The slippage between “Jew” and “adherent (by profession or observance) of Judaism” comes about because, according to the Torah that defines the Jewish people collectively, the individual Jew is defined as such by his or her birth. In terms of the category of “religion,” this means that it is a religious practice that defines that status, though it defines it in terms of birth rather than in terms of belief or observance.

So those who consider themselves Jews in something more than a purely ethnic sense but who cannot accept Jewish (or any) religious beliefs have the problem that their self-identification as Jews presupposes a religious practice whose fundamental beliefs they cannot accept. They are—that is, we are—in an inherently uncomfortable position.

This discomfort does not arise merely for those who are, like GS, “Orthoprax,” that is, observant of the ritual practices of Orthodox Judaism while rejecting most of the beliefs that support that practice (such as “TMS,” the doctrine that the whole Torah, oral and written, was given to the Israelites through Moses at Mount Sinai). It arises even for the “three-day-a-year” Jew, whose observances do not extend beyond partaking of a seder at Passover and going to synagogue on Rosh Hashanah and Yom Kippur (something that I have bound myself to do every year by accepting a paid gig in the choir of a Reform temple), as long as he or she does so under some sense, however vague and unformulated, of an obligation other than an immediate social one. It applies to the unbelieving Jew who refrains from eating pork and shellfish for reasons that cannot be attributed to personal distaste or matters of health (false rationalizations notwithstanding). The unbelieving Jew who considers himself or herself under so much as one obligation—one mitzvah—merely because he or she is a Jew has this problem.


  1. I like this post, Miles, and I'd be happy to see more.

    I've also got a question. You argue that "those who consider themselves Jews in something more than a purely ethnic sense but who cannot accept Jewish (or any) religious beliefs have the problem that their self-identification as Jews presupposes a religious practice whose fundamental beliefs they cannot accept." I wonder how many Jewish religious beliefs (and which) a Jew would have to accept to avoid this problem. I also wonder why inquiring into such beliefs is not sufficient: why does Jewish religious practice presuppose accepting certain beliefs rather than, say, entertaining them?

  2. I disagree; I don't think anyone can stop identifying as Jewish no matter what their religious belief.

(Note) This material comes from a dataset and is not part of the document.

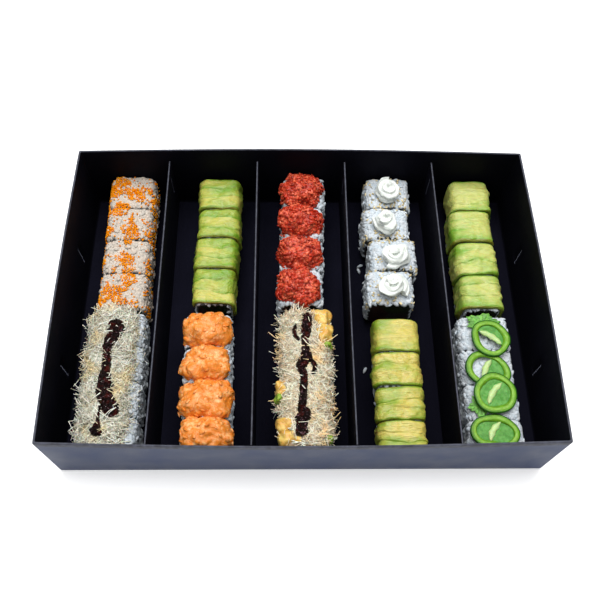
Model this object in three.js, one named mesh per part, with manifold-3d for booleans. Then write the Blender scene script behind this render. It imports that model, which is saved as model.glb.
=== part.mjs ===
// A card sushi tray with five lanes, ten half rolls of four pieces each, and their toppings.
// Millimetres, +Z up, +X to the right, +Y to the back. The origin is at the middle of the underside.
import * as THREE from "three";
import { mergeVertices } from "three/addons/utils/BufferGeometryUtils.js";
import Module from "manifold-3d";

const wasm = await Module();
wasm.setup();
const { Manifold, Mesh: SolidMesh } = wasm;

// Driving dimensions of the tray
const TRAY_WIDTH = 350;
const TRAY_DEPTH = 238;
const TRAY_HEIGHT = 66;
const WALL = 1.6;
const FLOOR = 1.4;
const RIM_BOW = 3.2; // how far the rim of each wall leans out halfway along it
const LANES = 5;
const LANE_PITCH = TRAY_WIDTH / LANES;

// The dividers are folded card panels that stand from wall to wall
const DIVIDER_HEIGHT = 56;
const DIVIDER_THICKNESS = 1.4;
const DIVIDER_CLEARANCE = 0.4;

// Narrow cuts in the card, where the folded panels lock
const SLIT = { width: 1.0, height: 19 };
const WALL_SLIT_AT = { y: [46, -52], z: 18 };
const DIVIDER_SLIT_AT = { fromBack: 11, z: 28 };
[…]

    They can, however, refrain from passing it one to the next generation by converting and/or intermarrying.

    Ultimately that's how I'd alter your sentence. Without the belief, they are still unproblematically jewish- themselves. The issue is about passing it on.

  3. Corrected version of comment previously posted (this site does not allow me to edit comments but only to delete them):

    Eric, I am late in replying partly because I have no good reply to offer. Of course, the relation between religious observance and religious belief, in Judaism and out of it, is not a one-to-one or a many-to-one correlation. But I don't think it can be many-to-nothing. So I guess it's one-to-many: one observance may be supported by diverse beliefs on the part of different observants. But attempts to ground mitzvot in self-fulfillment, communal benefits, or other purely secular rationales seem to me to deprive them of their character as mitzvot—as religious duties.

    Kisarita, when you say you disagree, I cannot tell on which point you disagree with me. I was not addressing the question of whether anyone can “stop identifying as Jewish,” but the question whether a born Jew who does not accept Jewish religious beliefs can without incoherence acknowledge any Jewish religious obligations. “Identifying as Jewish” is comparatively unproblematic: it implies no more than the acknowledgment of a certain ethnic and religious origin. It is the practice of Judaism, in however attenuated a form—such as, to use your example, feeling an obligation not to marry a non-Jew—that requires a Jew to confront questions of religious belief.